Task directions: Locate the line that contains "for node in" and the line that contains "imported = [obj". Copy both of them exactly, together with every line between them, and no others.
Begin
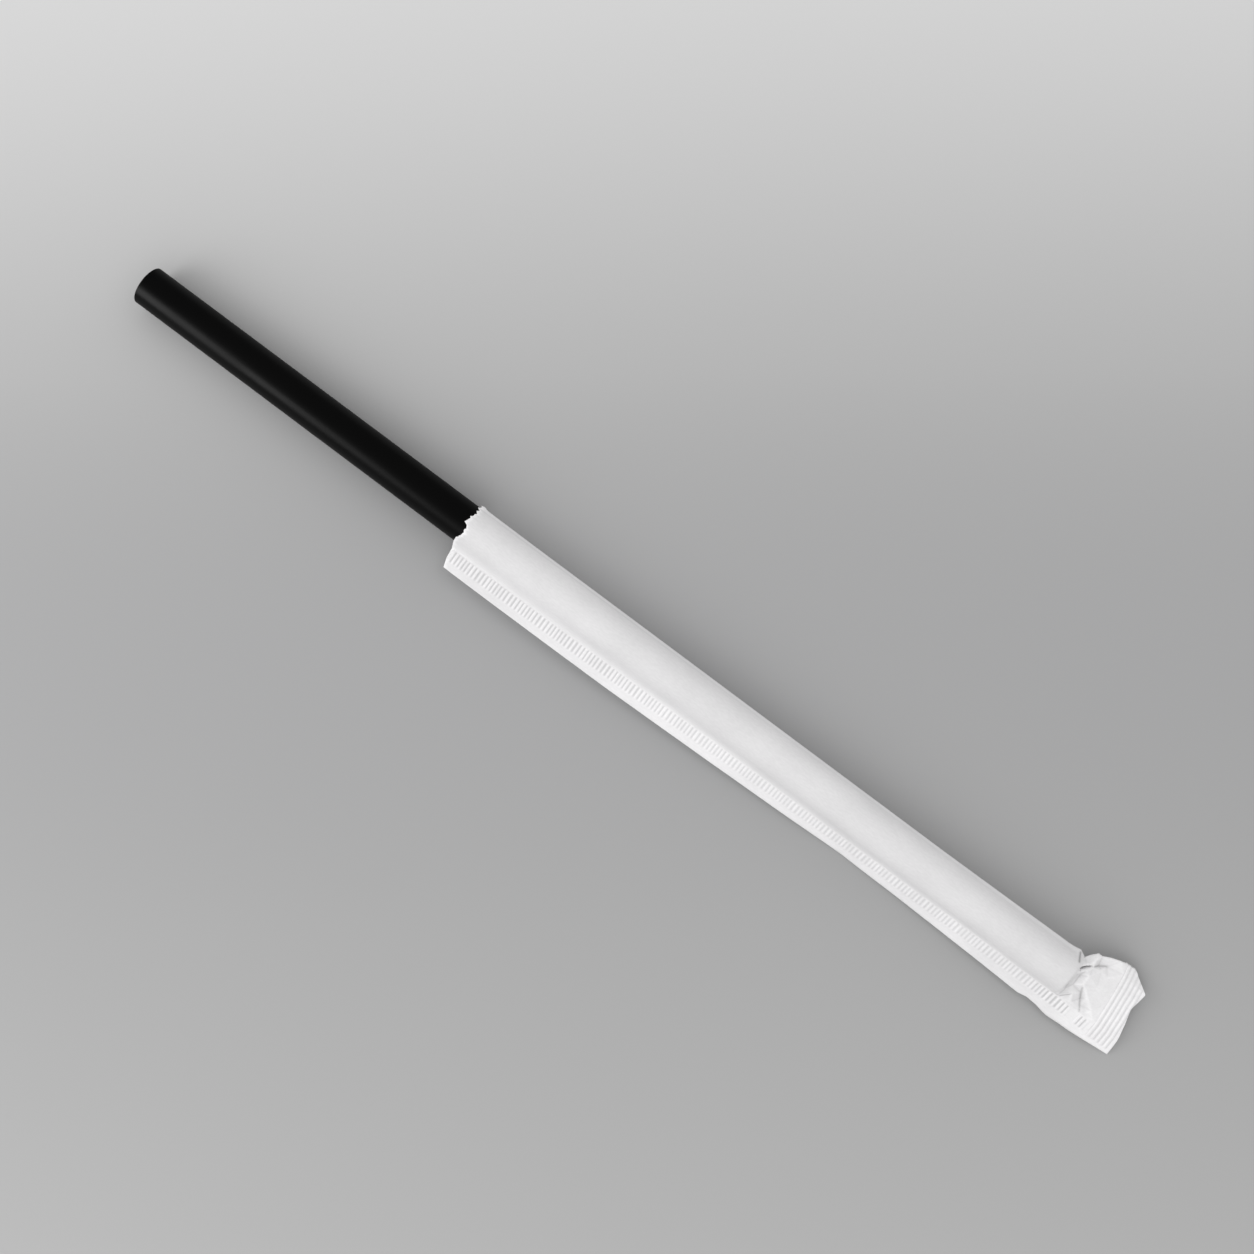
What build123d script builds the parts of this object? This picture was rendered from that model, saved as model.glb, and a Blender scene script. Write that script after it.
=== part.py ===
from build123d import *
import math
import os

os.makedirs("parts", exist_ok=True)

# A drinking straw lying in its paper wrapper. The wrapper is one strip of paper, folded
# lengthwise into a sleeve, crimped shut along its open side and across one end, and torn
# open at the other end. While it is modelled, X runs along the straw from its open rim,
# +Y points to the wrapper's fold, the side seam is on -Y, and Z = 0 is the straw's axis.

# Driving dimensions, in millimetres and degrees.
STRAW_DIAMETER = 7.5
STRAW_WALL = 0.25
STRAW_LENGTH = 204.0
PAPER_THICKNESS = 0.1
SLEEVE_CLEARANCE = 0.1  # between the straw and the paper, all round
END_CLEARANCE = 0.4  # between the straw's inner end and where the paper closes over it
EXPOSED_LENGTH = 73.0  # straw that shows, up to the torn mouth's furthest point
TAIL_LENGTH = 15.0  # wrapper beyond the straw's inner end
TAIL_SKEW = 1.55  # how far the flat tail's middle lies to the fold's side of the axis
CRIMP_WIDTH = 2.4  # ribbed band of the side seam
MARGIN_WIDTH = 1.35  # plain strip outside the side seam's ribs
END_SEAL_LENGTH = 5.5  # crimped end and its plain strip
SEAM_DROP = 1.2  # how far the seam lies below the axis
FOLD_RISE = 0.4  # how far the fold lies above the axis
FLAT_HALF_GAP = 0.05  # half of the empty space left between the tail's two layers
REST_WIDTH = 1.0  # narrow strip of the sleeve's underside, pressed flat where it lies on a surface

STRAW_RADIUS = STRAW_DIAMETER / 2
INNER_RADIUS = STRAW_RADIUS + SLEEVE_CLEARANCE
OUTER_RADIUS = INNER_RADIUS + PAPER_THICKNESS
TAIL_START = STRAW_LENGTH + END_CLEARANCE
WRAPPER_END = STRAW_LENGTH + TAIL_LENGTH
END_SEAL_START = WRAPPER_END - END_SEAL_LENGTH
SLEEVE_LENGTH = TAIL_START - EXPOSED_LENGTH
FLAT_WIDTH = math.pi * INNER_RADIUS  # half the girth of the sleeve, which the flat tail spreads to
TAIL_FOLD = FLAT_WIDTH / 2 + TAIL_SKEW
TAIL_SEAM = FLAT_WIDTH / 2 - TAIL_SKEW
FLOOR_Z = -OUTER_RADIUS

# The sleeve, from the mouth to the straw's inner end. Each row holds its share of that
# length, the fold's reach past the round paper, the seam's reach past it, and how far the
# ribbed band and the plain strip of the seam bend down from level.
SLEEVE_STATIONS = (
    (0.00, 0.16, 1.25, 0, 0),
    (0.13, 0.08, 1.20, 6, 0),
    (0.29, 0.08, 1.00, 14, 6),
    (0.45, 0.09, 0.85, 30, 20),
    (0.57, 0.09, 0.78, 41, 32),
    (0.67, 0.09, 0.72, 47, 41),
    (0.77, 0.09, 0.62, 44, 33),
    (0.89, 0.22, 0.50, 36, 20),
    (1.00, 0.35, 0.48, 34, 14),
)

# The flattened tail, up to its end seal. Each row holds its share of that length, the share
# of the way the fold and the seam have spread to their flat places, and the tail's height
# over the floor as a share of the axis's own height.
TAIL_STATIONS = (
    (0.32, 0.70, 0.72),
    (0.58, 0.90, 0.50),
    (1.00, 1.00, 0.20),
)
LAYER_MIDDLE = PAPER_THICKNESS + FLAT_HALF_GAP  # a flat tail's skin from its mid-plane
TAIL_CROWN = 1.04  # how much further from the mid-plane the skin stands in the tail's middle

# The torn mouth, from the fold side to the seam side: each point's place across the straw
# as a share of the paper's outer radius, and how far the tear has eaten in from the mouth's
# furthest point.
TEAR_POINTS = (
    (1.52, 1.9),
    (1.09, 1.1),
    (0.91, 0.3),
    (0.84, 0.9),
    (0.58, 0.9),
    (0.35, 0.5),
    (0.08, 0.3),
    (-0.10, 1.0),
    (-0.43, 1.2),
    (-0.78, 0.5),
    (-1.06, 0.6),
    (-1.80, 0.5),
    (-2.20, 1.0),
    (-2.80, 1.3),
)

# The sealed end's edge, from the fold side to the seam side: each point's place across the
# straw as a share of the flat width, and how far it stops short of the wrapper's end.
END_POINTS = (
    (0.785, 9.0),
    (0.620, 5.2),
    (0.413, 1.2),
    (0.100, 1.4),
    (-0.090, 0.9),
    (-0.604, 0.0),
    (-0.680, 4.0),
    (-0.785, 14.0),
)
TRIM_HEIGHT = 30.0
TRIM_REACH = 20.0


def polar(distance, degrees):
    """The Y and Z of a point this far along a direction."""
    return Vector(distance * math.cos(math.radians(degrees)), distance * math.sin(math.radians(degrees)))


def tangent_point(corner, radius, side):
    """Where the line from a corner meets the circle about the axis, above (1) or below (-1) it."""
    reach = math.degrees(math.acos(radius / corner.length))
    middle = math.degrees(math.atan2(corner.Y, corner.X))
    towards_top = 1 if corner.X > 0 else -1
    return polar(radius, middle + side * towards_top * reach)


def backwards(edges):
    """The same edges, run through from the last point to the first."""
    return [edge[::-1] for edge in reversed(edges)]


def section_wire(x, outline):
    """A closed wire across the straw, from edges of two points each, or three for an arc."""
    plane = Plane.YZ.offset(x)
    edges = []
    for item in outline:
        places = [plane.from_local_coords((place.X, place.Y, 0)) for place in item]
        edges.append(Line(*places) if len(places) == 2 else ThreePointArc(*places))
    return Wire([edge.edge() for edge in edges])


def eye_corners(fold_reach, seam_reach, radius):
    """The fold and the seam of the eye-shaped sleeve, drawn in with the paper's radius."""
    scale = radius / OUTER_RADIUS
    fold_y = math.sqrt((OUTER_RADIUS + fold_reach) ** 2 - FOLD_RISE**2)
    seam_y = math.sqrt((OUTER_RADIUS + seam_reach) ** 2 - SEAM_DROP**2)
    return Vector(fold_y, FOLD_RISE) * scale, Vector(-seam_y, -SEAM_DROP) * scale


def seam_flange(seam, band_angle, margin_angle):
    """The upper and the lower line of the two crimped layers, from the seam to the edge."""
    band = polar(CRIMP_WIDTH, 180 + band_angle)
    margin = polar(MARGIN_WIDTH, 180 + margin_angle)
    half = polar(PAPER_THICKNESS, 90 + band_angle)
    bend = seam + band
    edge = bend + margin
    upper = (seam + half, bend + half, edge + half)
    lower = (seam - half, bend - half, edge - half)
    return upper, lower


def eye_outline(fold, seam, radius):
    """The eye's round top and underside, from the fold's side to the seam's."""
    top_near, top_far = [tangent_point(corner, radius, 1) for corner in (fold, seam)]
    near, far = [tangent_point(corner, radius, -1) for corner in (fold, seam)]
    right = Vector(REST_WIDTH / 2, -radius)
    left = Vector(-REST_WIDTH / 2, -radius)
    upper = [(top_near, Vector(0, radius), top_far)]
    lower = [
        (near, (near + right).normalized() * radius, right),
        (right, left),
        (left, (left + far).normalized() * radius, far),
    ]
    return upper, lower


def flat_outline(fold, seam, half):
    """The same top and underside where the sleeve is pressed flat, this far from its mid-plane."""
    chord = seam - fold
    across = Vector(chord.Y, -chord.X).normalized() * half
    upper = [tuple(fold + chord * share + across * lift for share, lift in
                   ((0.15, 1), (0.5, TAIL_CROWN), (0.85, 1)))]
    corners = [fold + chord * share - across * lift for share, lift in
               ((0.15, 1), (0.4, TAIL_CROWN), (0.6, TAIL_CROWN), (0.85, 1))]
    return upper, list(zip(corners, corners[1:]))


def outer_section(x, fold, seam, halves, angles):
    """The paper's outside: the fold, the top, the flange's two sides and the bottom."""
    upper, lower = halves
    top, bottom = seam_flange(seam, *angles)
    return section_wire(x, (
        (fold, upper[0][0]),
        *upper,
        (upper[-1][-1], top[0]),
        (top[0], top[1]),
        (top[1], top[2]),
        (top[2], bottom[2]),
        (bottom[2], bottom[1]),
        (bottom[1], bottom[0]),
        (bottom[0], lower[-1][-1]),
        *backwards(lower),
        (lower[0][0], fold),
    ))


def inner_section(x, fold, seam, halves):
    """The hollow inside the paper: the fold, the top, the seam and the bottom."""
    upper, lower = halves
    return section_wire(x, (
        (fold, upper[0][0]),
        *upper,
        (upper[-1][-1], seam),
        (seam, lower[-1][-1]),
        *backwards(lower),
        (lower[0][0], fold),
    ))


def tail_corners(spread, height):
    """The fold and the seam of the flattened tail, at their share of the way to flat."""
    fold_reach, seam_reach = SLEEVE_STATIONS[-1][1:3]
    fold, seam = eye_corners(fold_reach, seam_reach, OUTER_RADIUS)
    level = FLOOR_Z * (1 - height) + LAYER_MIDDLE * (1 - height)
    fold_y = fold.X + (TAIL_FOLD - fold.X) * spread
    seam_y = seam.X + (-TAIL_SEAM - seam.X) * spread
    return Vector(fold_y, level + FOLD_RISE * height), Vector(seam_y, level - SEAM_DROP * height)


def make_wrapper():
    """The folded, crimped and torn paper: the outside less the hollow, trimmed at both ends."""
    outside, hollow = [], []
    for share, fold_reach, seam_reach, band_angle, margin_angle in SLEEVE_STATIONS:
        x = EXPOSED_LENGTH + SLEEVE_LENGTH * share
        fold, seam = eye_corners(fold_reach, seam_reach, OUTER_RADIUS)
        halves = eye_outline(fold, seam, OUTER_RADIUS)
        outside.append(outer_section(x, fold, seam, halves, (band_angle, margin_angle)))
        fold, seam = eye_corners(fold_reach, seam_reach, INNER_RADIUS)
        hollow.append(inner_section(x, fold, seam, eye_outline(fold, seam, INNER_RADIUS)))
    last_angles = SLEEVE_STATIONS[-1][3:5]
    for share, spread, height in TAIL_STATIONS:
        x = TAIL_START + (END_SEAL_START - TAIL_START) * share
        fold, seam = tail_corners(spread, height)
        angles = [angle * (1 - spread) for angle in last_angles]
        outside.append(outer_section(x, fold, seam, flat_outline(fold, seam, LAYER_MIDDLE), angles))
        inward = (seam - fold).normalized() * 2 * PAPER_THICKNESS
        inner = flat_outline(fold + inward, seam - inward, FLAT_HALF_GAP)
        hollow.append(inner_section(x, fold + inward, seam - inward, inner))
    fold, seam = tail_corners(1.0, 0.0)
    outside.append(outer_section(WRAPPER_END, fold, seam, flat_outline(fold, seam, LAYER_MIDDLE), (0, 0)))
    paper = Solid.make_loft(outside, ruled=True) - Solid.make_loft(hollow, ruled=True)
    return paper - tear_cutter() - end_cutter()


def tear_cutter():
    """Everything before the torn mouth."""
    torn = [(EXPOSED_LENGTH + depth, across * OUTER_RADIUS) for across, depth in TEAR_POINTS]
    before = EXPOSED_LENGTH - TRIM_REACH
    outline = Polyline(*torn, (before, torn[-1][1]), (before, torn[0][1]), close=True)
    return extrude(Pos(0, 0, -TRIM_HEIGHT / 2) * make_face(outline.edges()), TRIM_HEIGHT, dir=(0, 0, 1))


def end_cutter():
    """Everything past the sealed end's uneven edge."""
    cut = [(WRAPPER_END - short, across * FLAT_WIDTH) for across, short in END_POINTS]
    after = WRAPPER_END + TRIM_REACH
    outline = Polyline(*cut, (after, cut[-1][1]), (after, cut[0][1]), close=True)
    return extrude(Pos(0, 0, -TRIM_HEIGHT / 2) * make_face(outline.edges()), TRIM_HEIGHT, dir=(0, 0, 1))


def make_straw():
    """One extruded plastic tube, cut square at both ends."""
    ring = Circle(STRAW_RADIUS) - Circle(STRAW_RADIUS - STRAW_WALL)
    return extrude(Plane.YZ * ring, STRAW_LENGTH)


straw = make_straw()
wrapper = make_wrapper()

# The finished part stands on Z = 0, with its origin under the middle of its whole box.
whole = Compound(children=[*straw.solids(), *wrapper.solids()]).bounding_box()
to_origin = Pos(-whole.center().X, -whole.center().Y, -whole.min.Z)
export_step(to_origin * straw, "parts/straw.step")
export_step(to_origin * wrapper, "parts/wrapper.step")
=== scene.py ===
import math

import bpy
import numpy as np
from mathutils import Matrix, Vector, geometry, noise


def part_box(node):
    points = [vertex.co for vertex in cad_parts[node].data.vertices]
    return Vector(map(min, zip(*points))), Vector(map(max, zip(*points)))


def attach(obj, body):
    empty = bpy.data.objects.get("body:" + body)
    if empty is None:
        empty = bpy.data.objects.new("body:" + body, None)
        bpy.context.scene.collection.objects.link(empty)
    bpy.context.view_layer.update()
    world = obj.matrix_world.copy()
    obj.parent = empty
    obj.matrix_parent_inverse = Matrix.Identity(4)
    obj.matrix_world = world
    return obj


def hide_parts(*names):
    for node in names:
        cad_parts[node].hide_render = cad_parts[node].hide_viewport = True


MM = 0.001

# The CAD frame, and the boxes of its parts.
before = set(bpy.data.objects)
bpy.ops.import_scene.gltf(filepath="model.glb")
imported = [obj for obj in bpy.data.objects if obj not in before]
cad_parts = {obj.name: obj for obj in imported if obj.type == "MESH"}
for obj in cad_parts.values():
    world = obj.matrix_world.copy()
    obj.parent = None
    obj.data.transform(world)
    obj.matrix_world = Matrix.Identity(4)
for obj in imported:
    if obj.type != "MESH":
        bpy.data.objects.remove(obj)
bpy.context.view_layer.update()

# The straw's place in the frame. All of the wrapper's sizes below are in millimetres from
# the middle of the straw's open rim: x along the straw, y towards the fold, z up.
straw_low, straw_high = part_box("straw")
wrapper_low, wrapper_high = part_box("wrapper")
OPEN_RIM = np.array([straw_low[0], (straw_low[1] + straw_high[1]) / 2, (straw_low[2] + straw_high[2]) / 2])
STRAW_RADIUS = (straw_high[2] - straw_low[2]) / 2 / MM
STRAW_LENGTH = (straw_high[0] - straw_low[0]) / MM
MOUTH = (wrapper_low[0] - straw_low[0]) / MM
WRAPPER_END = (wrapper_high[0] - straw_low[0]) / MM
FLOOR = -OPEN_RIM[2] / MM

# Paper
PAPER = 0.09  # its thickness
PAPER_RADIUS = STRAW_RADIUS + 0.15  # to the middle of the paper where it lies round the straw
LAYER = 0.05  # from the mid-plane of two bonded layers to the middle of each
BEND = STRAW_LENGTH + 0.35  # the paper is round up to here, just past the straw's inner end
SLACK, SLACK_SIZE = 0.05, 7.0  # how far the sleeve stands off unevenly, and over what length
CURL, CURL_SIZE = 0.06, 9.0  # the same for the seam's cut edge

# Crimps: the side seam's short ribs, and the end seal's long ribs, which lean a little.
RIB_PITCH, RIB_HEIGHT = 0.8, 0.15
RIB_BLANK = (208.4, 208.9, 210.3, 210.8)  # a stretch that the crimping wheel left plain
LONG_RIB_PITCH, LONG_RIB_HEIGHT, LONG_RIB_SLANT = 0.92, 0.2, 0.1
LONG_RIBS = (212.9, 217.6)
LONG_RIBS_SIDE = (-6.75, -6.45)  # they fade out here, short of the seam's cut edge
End
Result of this task:
    for node in names:
        cad_parts[node].hide_render = cad_parts[node].hide_viewport = True


MM = 0.001

# The CAD frame, and the boxes of its parts.
before = set(bpy.data.objects)
bpy.ops.import_scene.gltf(filepath="model.glb")
imported = [obj for obj in bpy.data.objects if obj not in before]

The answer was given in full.